Problem statement => Write out again, unaltered, the lines from the start through the line containing "self.tree.nodes.clear()".

Information supplied =>
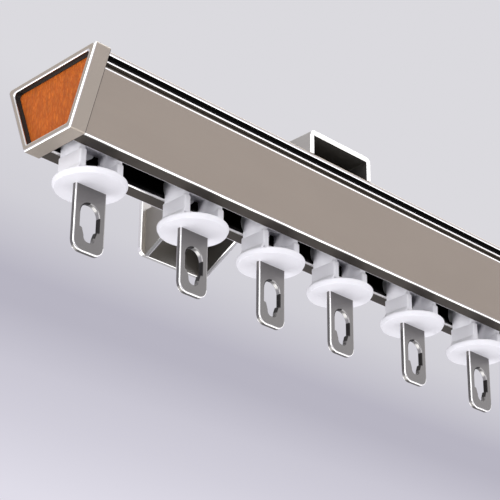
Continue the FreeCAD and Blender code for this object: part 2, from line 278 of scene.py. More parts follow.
class Finish:
    """The node tree of one material, or of the world."""

    def __init__(self, tree):
        self.tree = tree
        self.tree.nodes.clear()

    def node(self, kind, settings=None, inputs=None, output=0):
        """Adds a node, sets it up, feeds its sockets with values or links and returns one of its outputs."""
        made = self.tree.nodes.new(kind)
        for name, setting in (settings or {}).items():
            if name == "stops":
                self.set_stops(made.color_ramp, setting)
            else:
                setattr(made, name, setting)
        for key, value in (inputs or {}).items():
            self.feed(made.inputs[key], value)
        return Value(self, made.outputs[output]) if len(made.outputs) else made

    def set_stops(self, ramp, stops):
        """Puts (position, colour) stops on a colour ramp."""
        while len(ramp.elements) < len(stops):
            ramp.elements.new(1.0)
        for element, (position, shade) in zip(ramp.elements, stops):
            element.position = position
            element.color = (*shade, 1.0)

    def feed(self, socket, value):
        """Links a value into a socket, or sets the socket to a constant."""
        if isinstance(value, Value):
            self.tree.links.new(value.socket, socket)
        elif hasattr(socket.default_value, "__len__") and len(value) < len(socket.default_value):
            socket.default_value = (*value, 1.0)
        else:
            socket.default_value = value

    def place(self, stretch):
        """Object coordinates stretched by one factor or by three, in cycles per metre."""
        at = self.node("ShaderNodeTexCoord", output="Object")
        scale = np.broadcast_to(stretch, 3).tolist()
        return self.node("ShaderNodeMapping", {"vector_type": "POINT"}, {"Vector": at, "Scale": scale})

    def noise(self, stretch, detail=3.0, roughness=0.5, distortion=0.0):
        """Noise from 0 to 1 on stretched Object coordinates."""
        return self.node("ShaderNodeTexNoise", None,
                         {"Vector": self.place(stretch), "Scale": 1.0, "Detail": detail,
                          "Roughness": roughness, "Distortion": distortion})

    def tone(self):
        """The mesh's tone of painted light: 1 for a painted highlight on edges, -1 for painted shade and 0
        elsewhere.
        """
        return self.node("ShaderNodeAttribute", {"attribute_name": TONE}, None, "Fac")

    def mix(self, factor, first, second):
        """Colour between two, by a factor."""
        return self.node("ShaderNodeMix", {"data_type": "RGBA"}, {"Factor": factor, 6: first, 7: second}, 2)

    def bump(self, height, distance, strength):
        """Normal bent by a height from 0 to 1 over a distance in metres."""
        return self.node("ShaderNodeBump", None,
                         {"Height": height, "Distance": distance, "Strength": strength})

    def surface(self, **inputs):
        """A Principled shader as the material's surface; a name's underscores stand for spaces."""
        shader = self.node("ShaderNodeBsdfPrincipled", None,
                           {name.replace("_", " "): value for name, value in inputs.items()})
        self.node("ShaderNodeOutputMaterial", None, {"Surface": shader})


def new_finish(name):
    """A fresh material and its node tree."""
    material = bpy.data.materials.new(name)
    material.use_nodes = True
    return material, Finish(material.node_tree)


def shades(tint, darker, lighter):
    """A darker and a lighter version of a colour."""
    return [part * darker for part in tint], [min(1.0, part * lighter) for part in tint]


# Finishes


def toned_metal(name, tint, painted_shade, painted_highlight, lines, clouds, metallic, roughness, bump_depth):
    """Metal with a fine structure and soft clouds. Where its tone is above 0 it takes a painted highlight, a
    near-white colour with the lower roughness and higher metallic of polish, and where its tone is below 0 it
    takes painted shade, a dark colour.

    The metallic part of a full metal is the same all over, so it stays a plain number.
    """
    material, finish = new_finish(name)
    tone = finish.tone()
    polish_and_highlight, painted_shading = tone.positive(), tone.negative()
    structure = finish.noise(lines, detail=3.0)
    drift = finish.noise(clouds, detail=2.0)
    plain = finish.mix(drift * 0.6 + structure * 0.4, *shades(tint, 0.93, 1.06))
    # Painted highlight where the tone is above 0, painted shade where it is below 0
    base = finish.mix(painted_shading, finish.mix(polish_and_highlight, plain, painted_highlight), painted_shade)
    metal = 1.0 if metallic == 1.0 else metallic + (1.0 - metallic) * polish_and_highlight
    finish.surface(Base_Color=base, Metallic=metal,
                   Roughness=roughness + 0.1 * structure - (roughness - 0.12) * polish_and_highlight + 0.2 * painted_shading,
                   Normal=finish.bump(structure * (1.0 - polish_and_highlight), bump_depth, 0.3))
    return material


def grained_leather(name, tint, crease):
    """Dyed leather: pebbles between creases that run mostly up and down, with uneven dye."""
    material, finish = new_finish(name)
    at = finish.place((1200.0, 1500.0, 460.0))
    drift = finish.node("ShaderNodeTexNoise", None, {"Vector": at, "Scale": 0.35, "Detail": 3.0}, "Color")
    bent = finish.node("ShaderNodeVectorMath", {"operation": "MULTIPLY_ADD"},
                       {0: drift, 1: (1.6, 1.6, 1.6), 2: at})
    pebbles = finish.node("ShaderNodeTexVoronoi", {"feature": "DISTANCE_TO_EDGE"},
                          {"Vector": bent, "Scale": 1.0}, "Distance")
    raised = finish.node("ShaderNodeMapRange", {"interpolation_type": "SMOOTHSTEP"},
                         {"Value": pebbles, "From Min": 0.0, "From Max": 0.26})
    pores = finish.noise(6000.0, detail=2.0)
    streaks = finish.noise((700.0, 1000.0, 230.0), detail=3.0, roughness=0.65)
    dye = finish.noise((260.0, 260.0, 140.0), detail=4.0, roughness=0.6)
    light = finish.mix((dye * 0.8 + streaks * 1.6 - 0.7).positive(), *shades(tint, 0.5, 1.5))
    base = finish.mix(raised * 0.7 + 0.3, crease, light)
    finish.surface(Base_Color=base, Roughness=0.66 - 0.14 * raised, Specular_IOR_Level=0.3,
                   Normal=finish.bump(raised * 0.7 + pores * 0.3, 0.00008, 0.8))
    return material


def moulded_plastic(name, tint, roughness):
    """Half matt moulded plastic with faint flow marks."""
    material, finish = new_finish(name)
    flow = finish.noise((220.0, 220.0, 320.0), detail=2.0, distortion=0.6)
    skin = finish.noise(4200.0, detail=2.0)
    base = finish.mix(flow, [part * 0.965 for part in tint], tint)
    finish.surface(Base_Color=base, Roughness=roughness + 0.08 * skin,
                   Normal=finish.bump(skin, 0.00001, 0.3))
    return material


def zinc_plating(name, tint):
    """Zinc on steel: crystals of slightly different tone."""
    material, finish = new_finish(name)
    crystals = finish.node("ShaderNodeTexVoronoi", {"feature": "F1"},
                           {"Vector": finish.place(1400.0), "Scale": 1.0}, "Distance")
    grain = finish.noise(3000.0, detail=2.0)
    base = finish.mix(crystals, tint, [part * 0.78 for part in tint])
    finish.surface(Base_Color=base, Metallic=1.0, Roughness=0.26 + 0.2 * grain,
                   Normal=finish.bump(grain, 0.00002, 0.3))
    return material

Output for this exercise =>
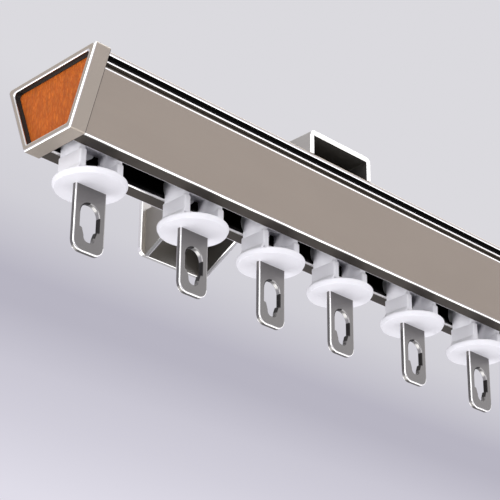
Continue the FreeCAD and Blender code for this object: part 2, from line 278 of scene.py. More parts follow.
class Finish:
    """The node tree of one material, or of the world."""

    def __init__(self, tree):
        self.tree = tree
        self.tree.nodes.clear()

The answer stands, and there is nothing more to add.